At times of heightened crisis, Saudi rulers relied on religion as the first resort to (re)shape the national idea and confront threats to their rule. A case in point is the ways they instrumentalized religion to pacify post–Gulf War popular contestation and shifted the basis of state legitimation to secular historical memorialization, political commemoration, and urban redevelopment. Archive Wars centers on these top-down yet understudied material practices to explore the nature of state power and its imbrication with archive formation. It does so with the understanding that statecraft, even in authoritarian regimes, evolves diachronically in response to a multiplicity of challenges, not least of which is popular opposition.
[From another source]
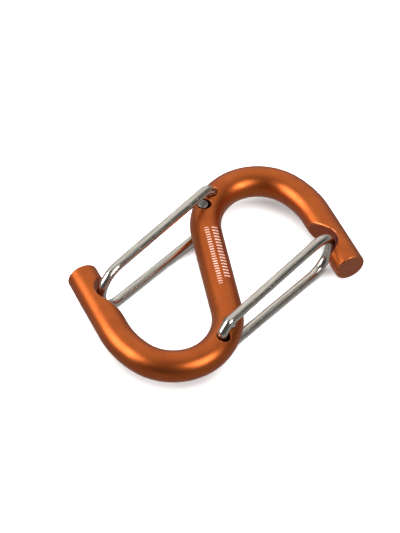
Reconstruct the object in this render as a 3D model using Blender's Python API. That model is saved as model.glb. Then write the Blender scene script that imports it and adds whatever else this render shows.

The extent to which such strategies were successful, if at all, is beyond the purview of this study. Suffice it to say that the diversity of religious and political views among decision makers, religious institutions, and society writ large casts doubt on the efficacy of these approaches. This rings truer in the aftermath of the Gulf War, when Saudis lost what trust they had in state institutions and sought political, economic, and religious sources of authority outside of state structures. The state’s response to these developments is instructive. That the project of archival centralization in Saudi Arabia is ongoing makes it a good example from which to study statecraft, in its messiness, contradictions, and flexibilities. Using the challenges that the Gulf War posed as the “problem space”—to borrow from David Scott—Archive Wars ultimately shows how the state’s postwar response centered at once on historicizing a national space, territorializing a national history, and refracting both of those through new modes of capital accumulation.